------ EXTRACTED INFORMATION ------

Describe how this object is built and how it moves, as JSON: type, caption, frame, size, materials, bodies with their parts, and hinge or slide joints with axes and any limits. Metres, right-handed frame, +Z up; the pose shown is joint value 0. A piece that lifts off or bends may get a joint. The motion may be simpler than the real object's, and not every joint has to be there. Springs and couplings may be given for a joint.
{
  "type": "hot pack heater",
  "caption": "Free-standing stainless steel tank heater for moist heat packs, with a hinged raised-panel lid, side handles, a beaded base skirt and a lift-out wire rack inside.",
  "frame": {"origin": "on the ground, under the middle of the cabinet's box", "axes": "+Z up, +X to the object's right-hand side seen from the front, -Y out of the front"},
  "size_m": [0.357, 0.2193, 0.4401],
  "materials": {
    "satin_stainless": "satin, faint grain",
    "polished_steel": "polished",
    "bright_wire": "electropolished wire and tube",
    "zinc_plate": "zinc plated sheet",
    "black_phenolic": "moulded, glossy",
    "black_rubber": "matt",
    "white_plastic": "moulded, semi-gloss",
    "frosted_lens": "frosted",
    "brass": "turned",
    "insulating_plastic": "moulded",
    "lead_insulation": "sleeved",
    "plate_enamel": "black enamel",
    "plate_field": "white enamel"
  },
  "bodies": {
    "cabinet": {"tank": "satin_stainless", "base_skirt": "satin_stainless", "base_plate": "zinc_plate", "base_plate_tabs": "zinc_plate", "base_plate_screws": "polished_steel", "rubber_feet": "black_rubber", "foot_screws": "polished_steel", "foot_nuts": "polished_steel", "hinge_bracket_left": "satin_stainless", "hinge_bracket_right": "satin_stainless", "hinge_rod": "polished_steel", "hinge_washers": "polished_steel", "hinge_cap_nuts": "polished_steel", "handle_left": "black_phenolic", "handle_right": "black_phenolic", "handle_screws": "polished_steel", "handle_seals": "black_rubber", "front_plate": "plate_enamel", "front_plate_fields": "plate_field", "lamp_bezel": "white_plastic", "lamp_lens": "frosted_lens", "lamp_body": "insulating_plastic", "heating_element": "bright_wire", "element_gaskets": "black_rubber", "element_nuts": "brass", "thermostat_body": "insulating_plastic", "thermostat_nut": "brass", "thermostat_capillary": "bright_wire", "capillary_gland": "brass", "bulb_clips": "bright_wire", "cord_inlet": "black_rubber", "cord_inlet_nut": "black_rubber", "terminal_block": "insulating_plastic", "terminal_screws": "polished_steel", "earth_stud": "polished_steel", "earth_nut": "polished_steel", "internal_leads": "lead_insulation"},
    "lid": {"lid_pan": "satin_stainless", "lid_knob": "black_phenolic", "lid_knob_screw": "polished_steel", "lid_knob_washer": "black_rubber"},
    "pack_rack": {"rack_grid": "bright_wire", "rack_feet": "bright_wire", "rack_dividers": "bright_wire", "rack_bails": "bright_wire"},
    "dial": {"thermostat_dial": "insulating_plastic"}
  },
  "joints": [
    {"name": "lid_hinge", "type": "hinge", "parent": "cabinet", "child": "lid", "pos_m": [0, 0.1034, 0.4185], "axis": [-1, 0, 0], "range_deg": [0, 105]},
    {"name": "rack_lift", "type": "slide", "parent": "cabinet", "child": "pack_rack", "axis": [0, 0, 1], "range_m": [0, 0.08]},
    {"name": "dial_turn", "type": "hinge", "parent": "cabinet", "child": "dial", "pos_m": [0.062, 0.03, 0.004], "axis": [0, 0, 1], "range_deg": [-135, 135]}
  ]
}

------
------ EXTRACTED INFORMATION ------

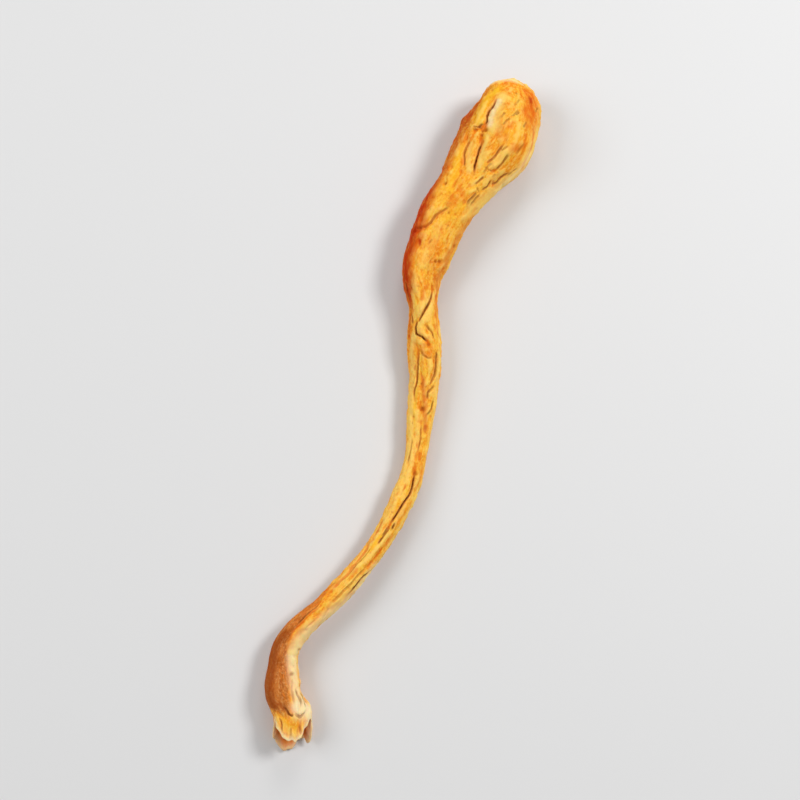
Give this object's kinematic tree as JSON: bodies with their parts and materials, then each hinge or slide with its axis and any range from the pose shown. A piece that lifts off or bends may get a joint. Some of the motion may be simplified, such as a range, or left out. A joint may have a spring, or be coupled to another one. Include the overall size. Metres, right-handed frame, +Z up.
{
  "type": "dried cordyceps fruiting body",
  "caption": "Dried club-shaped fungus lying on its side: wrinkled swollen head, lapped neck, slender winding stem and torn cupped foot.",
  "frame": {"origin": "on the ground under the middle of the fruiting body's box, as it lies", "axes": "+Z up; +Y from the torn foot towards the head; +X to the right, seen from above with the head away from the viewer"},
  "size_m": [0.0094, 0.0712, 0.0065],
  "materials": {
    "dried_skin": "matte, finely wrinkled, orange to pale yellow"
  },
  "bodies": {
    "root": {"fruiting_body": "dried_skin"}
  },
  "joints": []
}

------

■ WRITTEN EXERCISE ■
In the lines above, find each one with "this" and list it.

■ TASK OUTPUT ■
Describe how this object is built and how it moves, as JSON: type, caption, frame, size, materials, bodies with their parts, and hinge or slide joints with axes and any limits. Metres, right-handed frame, +Z up; the pose shown is joint value 0. A piece that lifts off or bends may get a joint. The motion may be simpler than the real object's, and not every joint has to be there. Springs and couplings may be given for a joint.
Give this object's kinematic tree as JSON: bodies with their parts and materials, then each hinge or slide with its axis and any range from the pose shown. A piece that lifts off or bends may get a joint. Some of the motion may be simplified, such as a range, or left out. A joint may have a spring, or be coupled to another one. Include the overall size. Metres, right-handed frame, +Z up.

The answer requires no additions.